Where there is a mom movie there has to be a dad movie. This seems to have the exact premise of Bad Moms (original films characters have to contend with their parents for the holidays). This time in Daddy’s Home 2, it is Brad (Will Ferrell) and Dusty (Mark Wahlberg) who will have to entertain their fathers (Mel Gibson & John Lithgow). This was another surprisingly successful film with a rushed sequel. Will Ferrell always brings in some good laughs, but the original didn’t do much for me and I’m not sure this one will either.

See it or Don’t: 11/10

Three Billboards Outside Ebbing, Missouri

‘Three Billboards Outside Ebbing, Missouri’

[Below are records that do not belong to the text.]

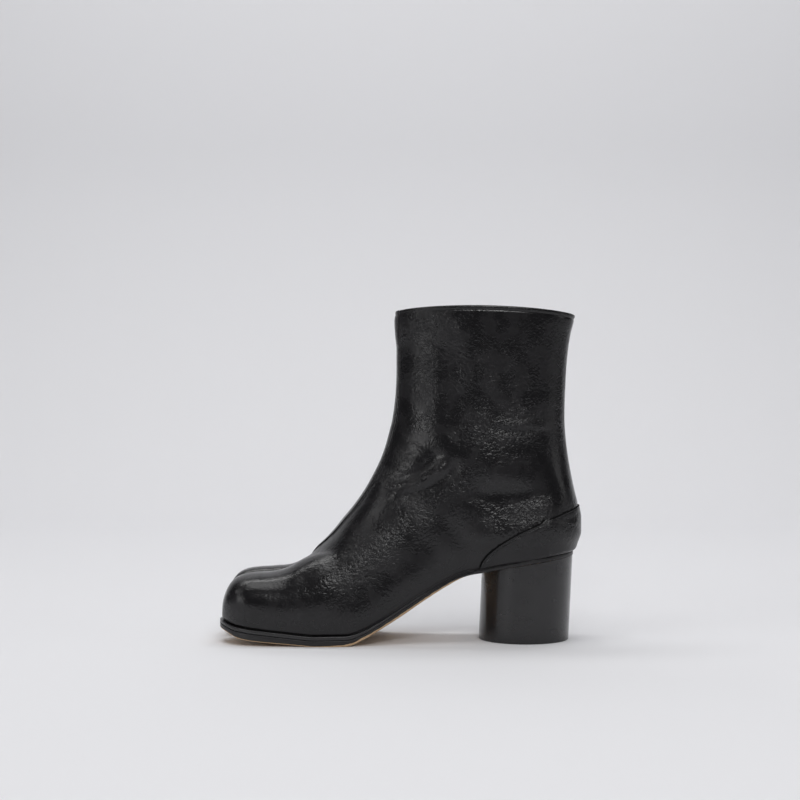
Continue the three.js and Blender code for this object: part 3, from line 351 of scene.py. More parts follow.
def noise(material, scale, detail=3, roughness=0.5, stretch=(1, 1, 1)):
    """Noise on the piece's own coordinates, with about this many patches in a metre."""
    place = new_node(material, "TexCoord").outputs["Object"]
    turned = new_node(material, "Mapping", {"Vector": place, "Scale": stretch}).outputs[0]
    inputs = {"Vector": turned, "Scale": scale, "Detail": detail, "Roughness": roughness}
    return new_node(material, "TexNoise", inputs).outputs[0]


def spread(material, value, low, high, to_low=0.0, to_high=1.0):
    """Takes one range of a value smoothly to another."""
    inputs = {"Value": value, 1: low, 2: high, 3: to_low, 4: to_high}
    return new_node(material, "MapRange", inputs, interpolation_type="SMOOTHSTEP").outputs[0]


def math_node(material, operation, a, b=0.5):
    return new_node(material, "Math", {0: a, 1: b}, operation=operation).outputs[0]


def bump(material, height, distance, strength=1.0, under=None):
    """Relief of this many millimetres, over the relief given before it."""
    inputs = {"Height": height, "Distance": distance / 1000, "Strength": strength}
    if under is not None:
        inputs["Normal"] = under
    return new_node(material, "Bump", inputs).outputs[0]


def two_colours(material, share, first, second):
    mixer = new_node(material, "Mix", {0: share}, data_type="RGBA")
    mixer.inputs[6].default_value, mixer.inputs[7].default_value = first, second
    return mixer.outputs[2]


sole_leather = new_material("sole_leather", roughness=0.42, specular_ior_level=0.5)
bare = new_node(sole_leather, "Attribute", attribute_name="bare").outputs["Fac"]
wander = noise(sole_leather, 260, 4)
line = math_node(sole_leather, "ADD", bare, spread(sole_leather, wander, 0.3, 0.7, -0.12, 0.12))
shows = spread(sole_leather, line, 0.42, 0.58)
fibre = noise(sole_leather, 420, 5, 0.6, (1, 2.5, 2.5))
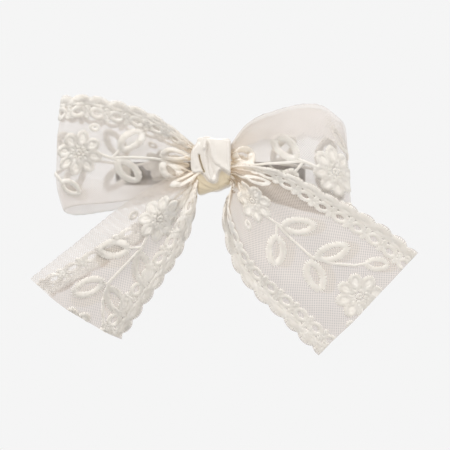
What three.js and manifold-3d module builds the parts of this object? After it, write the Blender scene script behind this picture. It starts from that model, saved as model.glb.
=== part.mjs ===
// Hair bow on a French barrette: two lace loops, two lace tails and a satin knot,
// glued to a sprung steel clip with a pinch catch.
// Millimetres. +Z is up as worn, -Y faces the viewer and +Y faces the head.
// The origin is the middle of the grip, where the clip holds the lock of hair.
import * as THREE from "three";
import { mergeVertices } from "three/addons/utils/BufferGeometryUtils.js";
import Module from "manifold-3d";

const wasm = await Module();
wasm.setup();

// ---- driving dimensions -------------------------------------------------
const GAP = 0.35; // left between pieces that touch or turn in each other

const clip = {
  length: 80,
  height: 10,
  thickness: 0.8,
  rise: 5, // how far the middle of the plate bows away from the head
  flatEnd: 9, // straight length at each end, for the hinge and the catch
  cornerRadius: 2.5,
  depth: 7.6, // from the grip's middle to the back of the plate's crown
  sewingHoleRadius: 1,
  sewingHoleFromEnd: 13,
};
const pin = { radius: 0.65, headRadius: 1.2, headThickness: 0.5, fromEnd: 2.7 };
const ear = { thickness: 0.8, radius: 2.1, spread: 3.15 }; // spread: middle plane to inner face
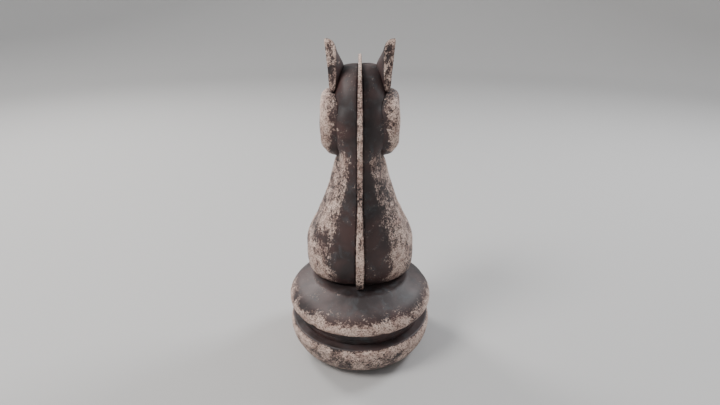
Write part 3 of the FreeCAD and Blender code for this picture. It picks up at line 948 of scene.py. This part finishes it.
# ------------------------------------------------------------------ thrust washer
# A bronze washer in the well of the base, so that the figure screws down without scuffing the
# seat. It is faced on a lathe and has tarnished.
def washer_bronze():
    finish = Finish("washer_bronze", {"Metallic": 1.0})
    reach = finish.node("ShaderNodeVectorMath", {"operation": "LENGTH"},
                        {0: finish.place(scale=(1, 1, 0))}, "Value")
    rings = finish.node("ShaderNodeTexNoise", {"noise_dimensions": "1D"},
                        {"W": reach, "Scale": 3500.0, "Detail": 2.0})
    tarnish = finish.step(finish.noise(finish.place(), 0.008, 4, 0.65, 0.6), 0.40, 0.66)
    colour = finish.mix(rings, (0.50, 0.33, 0.14), (0.66, 0.47, 0.22))
    finish.drive({
        "Base Color": finish.mix(tarnish * 0.7, colour, (0.24, 0.15, 0.075)),
        "Roughness": rings * 0.15 + tarnish * 0.25 + 0.22,
        "Normal": finish.bump(rings, 0.00005)})
    return finish.material


washer_low, washer_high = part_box("thrust_washer")
BORE_R = STUD_R + 0.0005
washer = into_scene("thrust_washer_turned", turned(straight([
    (BORE_R, washer_low.z), (washer_high.x, washer_low.z), (washer_high.x, washer_high.z),
    (BORE_R, washer_high.z), (BORE_R, washer_low.z)], 0.003), 0.0003, 96))
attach(washer, "washer")
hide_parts("thrust_washer")
washer.data.materials.append(washer_bronze())


# ------------------------------------------------------------------ studio
# A pale floor that sweeps up into a backdrop, soft lamps, and the camera behind the horse.
sweep = flowing([(0, 0), (2.4, 0), (3.1, 0.12), (3.6, 0.62), (3.75, 1.4), (3.75, 2.6)], 0.15)
floor = into_scene("studio_floor", turned(sweep, 0, 96))
floor_finish = Finish("studio_paper", {"Base Color": (0.50, 0.495, 0.49, 1), "Roughness": 0.9})
floor.data.materials.append(floor_finish.material)

world = bpy.data.worlds.new("studio")
world.use_nodes = True
world.node_tree.nodes["Background"].inputs["Color"].default_value = (0.80, 0.82, 0.85, 1)
world.node_tree.nodes["Background"].inputs["Strength"].default_value = 0.55
bpy.context.scene.world = world


def lamp(name, place, aim, size, power, colour):
    data = bpy.data.lights.new(name, "AREA")
    data.shape = "DISK"
    data.size = size
    data.energy = power
    data.color = colour
    item = bpy.data.objects.new(name, data)
    item.location = place
    item.rotation_euler = (Vector(aim) - Vector(place)).to_track_quat("-Z", "Y").to_euler()
    bpy.context.scene.collection.objects.link(item)


MIDDLE = (0, 0, 2.1 * R)
lamp("key", (1.5, 0.9, 2.3), MIDDLE, 1.0, 60, (1.0, 0.97, 0.94))
lamp("rim_left", (1.7, -1.5, 1.8), MIDDLE, 0.8, 50, (1.0, 0.98, 0.96))
lamp("rim_right", (-1.8, -1.0, 1.8), MIDDLE, 0.8, 45, (0.95, 0.97, 1.0))

CAMERA_DISTANCE, CAMERA_ABOVE, TARGET_Z = 6.55 * R, 0.41, 2.18 * R
LENS, SENSOR = 24.45, 36.0
camera_data = bpy.data.cameras.new("camera")
camera_data.sensor_width = SENSOR
camera_data.lens = LENS
camera = bpy.data.objects.new("camera", camera_data)
target = Vector((0, 0, TARGET_Z))
back = Vector((0, math.cos(CAMERA_ABOVE), math.sin(CAMERA_ABOVE)))
camera.location = target + back * CAMERA_DISTANCE
camera.rotation_euler = (-back).to_track_quat("-Z", "Y").to_euler()
bpy.context.scene.collection.objects.link(camera)
bpy.context.scene.camera = camera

From the director of In Bruges and Seven Psychopaths comes a film about Frances McDormand and how she’s not going to take your shit anymore. That’s Three Billboards Outside Ebbing, Missouri in a nut shellMcDormand plays Mildred Hayes, a mother who wants answers about the death of her daughter. When the police fail to act, she takes matters into her own hands with three billboards that directly ask the police what is going on with the investigation. The supporting cast for this looks tremendous with Sam Rockwell, Woody Harrelson, Peter Dinklage, and Abbie Cornish on board. Director Martin McDonagh liked to mix heavy dark comedy with his stories and this looks to be no different. This will be one not to miss. 

See it: 11/10

Lady Bird

Lady Bird

Actor turned director Greta Gerwig has mightily impressed critics with her debut effort, Lady Bird. Lady Bird follows 17-year old Christine ‘Lady Bird’ McPherson, who is having a lot of firsts in senior year of high school. The Sacramento coming-of-story has a lot laughs, mostly coming from the situations Saoirse Ronan’s ‘Lady Bird’ finds herself in. Not to mention that she will pave her own way at whatever cost, even if that means eating pavement by jumping out of her mother’s car. Laurie Metcalf plays Ronan’s stern but loving mother, which contributes to many of the films’ best moments. The film is supposed to be a remembrance of Gerwig’s time in Sacramento and she explores plenty of wild adventures through Lady Bird.